**Do this:**
Without altering anything, repeat each of the records.

Object modeling scripts

------------

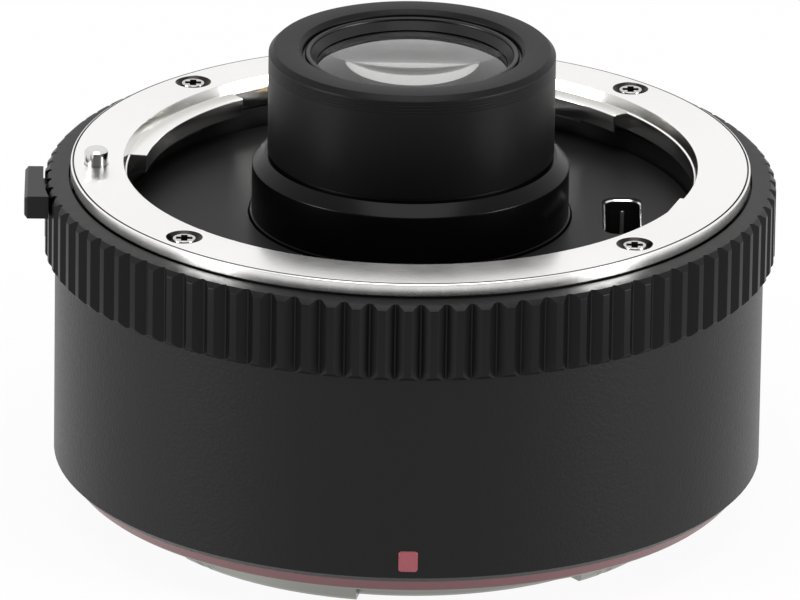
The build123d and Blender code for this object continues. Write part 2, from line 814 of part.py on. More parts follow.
# Lock pin: its head stands on the ring, and the button's fork pushes the crosshead under the ring down
with BuildPart() as lock_pin:
    pin_top = ring_top + lock_pin_height
    round_post(lock_pin_radius, lock_centre, crosshead_bottom, pin_top)
    chamfer(lock_pin.edges().sort_by(Axis.Z)[-1], lock_pin_edge)
    block(
        lock_circle - crosshead_width / 2,
        lock_circle + crosshead_width / 2,
        crosshead_length,
        crosshead_bottom,
        crosshead_top,
        lock_angle,
    )
    round_post(lock_stem_radius, lock_centre, crosshead_bottom - lock_stem_length, crosshead_bottom)
lock_pin.part.label = "lock_pin"
export_step(lock_pin.part, "parts/lock_pin.step")

# Lock pin spring: a coil round the pin's stem, between the chassis and the crosshead
with BuildPart() as lock_pin_spring:
    coil_radius = spring_radius - spring_wire / 2
    coil_height = spring_length - spring_wire - 2 * fit_gap
    coil_start = spring_bottom + spring_wire / 2 + fit_gap
    coil_turn = 360 / coil_steps
    coil_rise = coil_height / (spring_turns * coil_steps)
    coil_points = []
    for step in range(spring_turns * coil_steps + 1):
        across, along = polar_point(coil_radius, coil_turn * step)
        coil_points.append((lock_centre[0] + across, lock_centre[1] + along, coil_start + coil_rise * step))
    with BuildLine() as coil:
        Polyline(*coil_points)
    with BuildSketch(Plane(coil.line @ 0, z_dir=coil.line % 0)) as wire:
        RegularPolygon(spring_wire / 2, wire_sides)
    sweep(wire.sketch, path=coil.line, transition=Transition.RIGHT)
lock_pin_spring.part.label = "lock_pin_spring"
export_step(lock_pin_spring.part, "parts/lock_pin_spring.step")

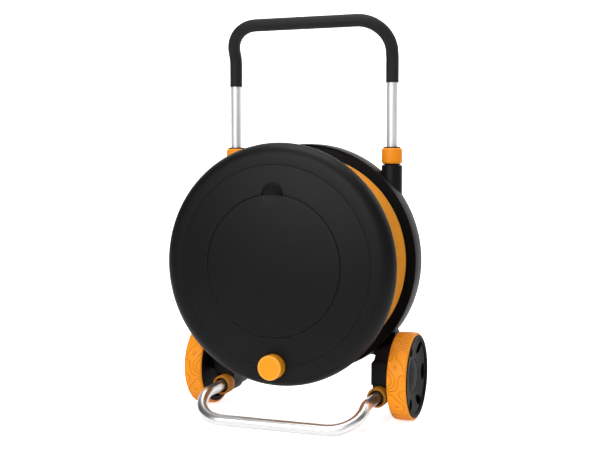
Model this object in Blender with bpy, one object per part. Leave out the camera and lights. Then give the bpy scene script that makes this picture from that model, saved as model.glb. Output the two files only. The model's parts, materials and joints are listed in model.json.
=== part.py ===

------------

**Complete output:**
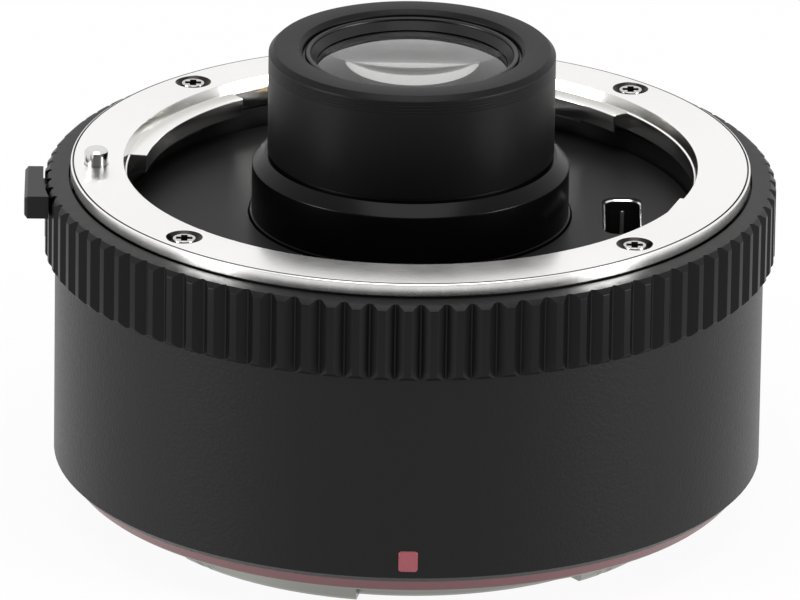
The build123d and Blender code for this object continues. Write part 2, from line 814 of part.py on. More parts follow.
# Lock pin: its head stands on the ring, and the button's fork pushes the crosshead under the ring down
with BuildPart() as lock_pin:
    pin_top = ring_top + lock_pin_height
    round_post(lock_pin_radius, lock_centre, crosshead_bottom, pin_top)
    chamfer(lock_pin.edges().sort_by(Axis.Z)[-1], lock_pin_edge)
    block(
        lock_circle - crosshead_width / 2,
        lock_circle + crosshead_width / 2,
        crosshead_length,
        crosshead_bottom,
        crosshead_top,
        lock_angle,
    )
    round_post(lock_stem_radius, lock_centre, crosshead_bottom - lock_stem_length, crosshead_bottom)
lock_pin.part.label = "lock_pin"
export_step(lock_pin.part, "parts/lock_pin.step")

# Lock pin spring: a coil round the pin's stem, between the chassis and the crosshead
with BuildPart() as lock_pin_spring:
    coil_radius = spring_radius - spring_wire / 2
    coil_height = spring_length - spring_wire - 2 * fit_gap
    coil_start = spring_bottom + spring_wire / 2 + fit_gap
    coil_turn = 360 / coil_steps
    coil_rise = coil_height / (spring_turns * coil_steps)
    coil_points = []
    for step in range(spring_turns * coil_steps + 1):
        across, along = polar_point(coil_radius, coil_turn * step)
        coil_points.append((lock_centre[0] + across, lock_centre[1] + along, coil_start + coil_rise * step))
    with BuildLine() as coil:
        Polyline(*coil_points)
    with BuildSketch(Plane(coil.line @ 0, z_dir=coil.line % 0)) as wire:
        RegularPolygon(spring_wire / 2, wire_sides)
    sweep(wire.sketch, path=coil.line, transition=Transition.RIGHT)
lock_pin_spring.part.label = "lock_pin_spring"
export_step(lock_pin_spring.part, "parts/lock_pin_spring.step")

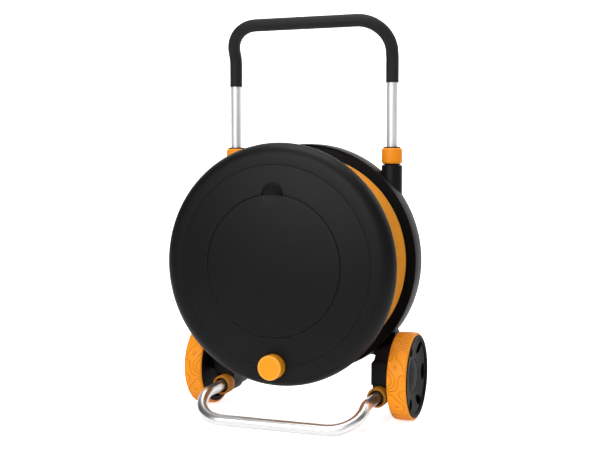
Model this object in Blender with bpy, one object per part. Leave out the camera and lights. Then give the bpy scene script that makes this picture from that model, saved as model.glb. Output the two files only. The model's parts, materials and joints are listed in model.json.
=== part.py ===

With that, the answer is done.